Alternative: Tool #6 (Guess and Check) reaching for Tool #13 (Convert to Algebra) at the end: let $L$ be the number of left-handers, so $R = 2L$ and $N = 3L$. Try $L = 1, 2, 3, 4$ and compute $G = \binom{3L}{2}$, then check whether $G$ is a multiple of $12$. $L = 1$: $G = 3$. $L = 2$: $G = 15$. $L = 3$: $G = 36$ — multiple of $12$, stop. Same answer (B) $36$.

CCSS standards used (min grade 7)

  • 6.RP.A.3 Use ratio and rate reasoning to solve real-world and mathematical problems (Turning "$40\%$ more" into the win ratio $W_L : W_R = 7 : 5$, then back-solving wins from the total.)
  • 7.SP.C.8 Find probabilities of compound events using organized lists, tables, and simulation (Recognizing that a round-robin tournament with $N$ players plays $\binom{N}{2}$ games — the "pick $2$ from $N$" count.)
  • 4.OA.B.4 Find all factor pairs and recognize multiples; determine prime or composite (Quickly testing each answer choice for divisibility by $12$ to eliminate three of the five options.)
  • 6.EE.B.6 Use variables to represent numbers and write expressions to solve problems (Treating $\binom{N}{2} = G$ as an equation in $N$ and reading off $N(N-1) = 2G$ to check whether each survivor is triangular.)

⭐ Two clean conditions on the total — multiple of $12$ from the win ratio, and a "$\binom{N}{2}$ pairs" count from the round-robin — knock out four of the five choices, leaving $\textbf{(B) }36$. When a multiple-choice problem hands you the answers, build small filters that each candidate must pass and the answer falls out.
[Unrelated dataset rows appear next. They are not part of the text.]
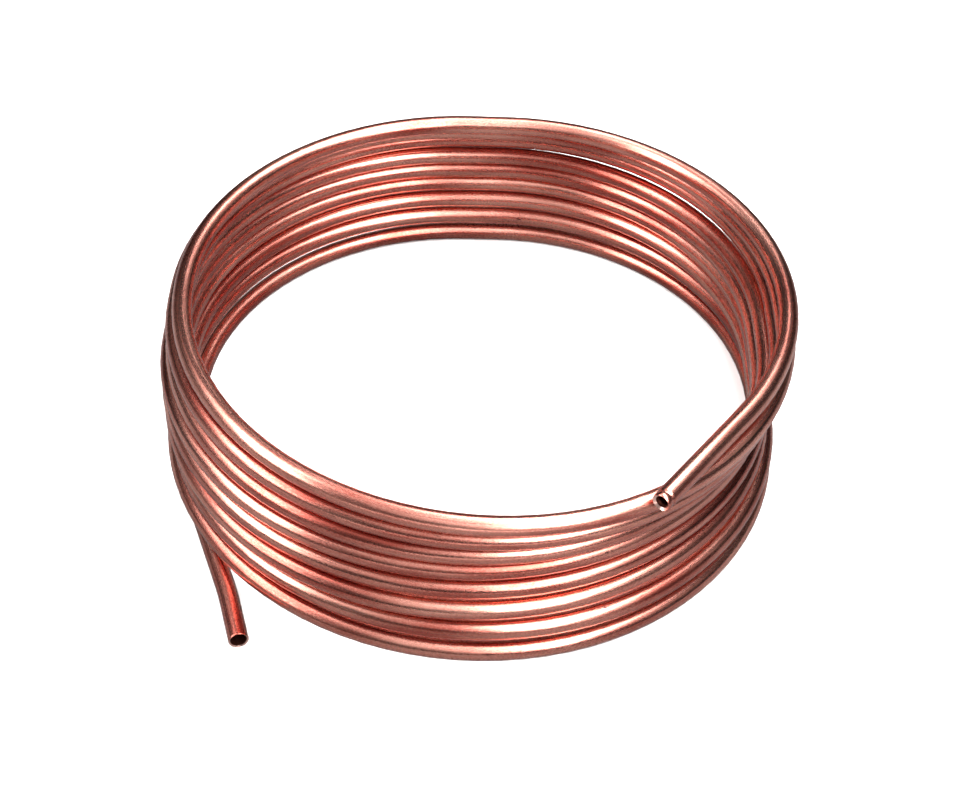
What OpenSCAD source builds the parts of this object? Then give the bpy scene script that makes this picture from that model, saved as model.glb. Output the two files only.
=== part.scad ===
// A coil of soft copper tube, wound as one length in a single layer and lying
// on its end. The coil's axis is Z and the floor is Z = 0.
//
// The winding is a chain of half turns, from the top of the coil to the floor.
// The tube runs along Y where it passes the coil's right (+X) and left (-X)
// sides. Each back half is two quarter rings with a short straight between them,
// each front half is half a ring, and both are tipped so that one end can be
// lower than the other. Every piece of the chain is drawn in the frame in which
// the piece before it ends, so the pieces meet exactly: the tube leaves the
// origin of that frame along +Y, and the coil's axis lies towards -X.

/* [Tube] */
// Outer diameter of the tube
tube_od = 12; // [8:0.5:15]
// Thickness of the tube's wall
tube_wall = 1; // [0.6:0.1:1.5]

/* [Coil] */
// Diameter of the coil, between the centre lines of a turn
coil_d = 365; // [280:1:450]
// Space left between two turns that lie against each other
turn_gap = 0.3; // [0.2:0.05:1]
// Straight length in the middle of the back of each turn
back_flat = 24; // [20:1:40]

/* [Ends] */
// How far the top end follows the coil's curve past its right side, in degrees
top_sweep = 36.8699; // [20.6097, 32.5204, 36.8699]
// Straight length at the top end
top_straight = 88; // [50:1:110]
// Straight length down the left side before the bottom end leaves the coil
bottom_run = 39; // [5:1:40]
// How far the bottom end follows the coil's curve past its left side, in degrees
bottom_sweep = 20.6097; // [16.2602, 20.6097, 32.5204]
// Straight length after that curve
bottom_straight = 74; // [50:1:90]
// Radius at which the bottom end bends back a little
bend_back_r = 200; // [100:5:300]
// Straight length at the mouth of the bottom end
bottom_tip = 29; // [25:1:50]

/* [Hidden] */
$fn = 48;
curve_fn = 180;

coil_r = coil_d / 2;
// Step from one turn to the next where the two lie against each other
pitch = tube_od + turn_gap;

// How far each turn, from the top down, lies outside the coil's circle at its
// right, back, left and front, in pitches
OUT = [
    [0.6, -0.8, -0.4, 0.3],
    [0.6, 0.5, 0.1, 0.1],
    [0.4, 1.4, 0.2, 0.0],
    [-0.1, 1.15, 0.6, 0.0],
    [-0.3, 1.3, 0.6, 0.2],
    [-0.2, 1.4, 0.5, 0.6],
    [-0.2, 1.15, 0.3, 0.9],
    [0.2, 0.95, 0.5, 1.2],
    [0.2, 1.0, 0.0],
];
// How far each turn lies above the lowest one at its right and left, in pitches
UP = [
    [8.7, 9.0], [7.4, 7.7], [6.4, 6.4], [5.5, 5.3],
    [4.5, 4.2], [3.4, 3.2], [2.4, 2.2], [1.3, 1.2], [0, 0],
];
last = len(OUT) - 1;

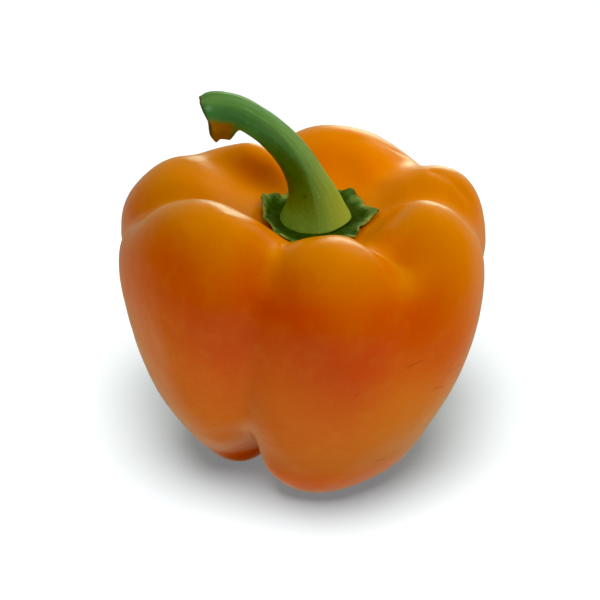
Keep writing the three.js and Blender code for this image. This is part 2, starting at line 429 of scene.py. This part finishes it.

⭐ Two clean conditions on the total — multiple of $12$ from the win ratio, and a "$\binom{N}{2}$ pairs" count from the round-robin — knock out four of the five choices, leaving $\textbf{(B) }36$. When a multiple-choice problem hands you the answers, build small filters that each candidate must pass and the answer falls out.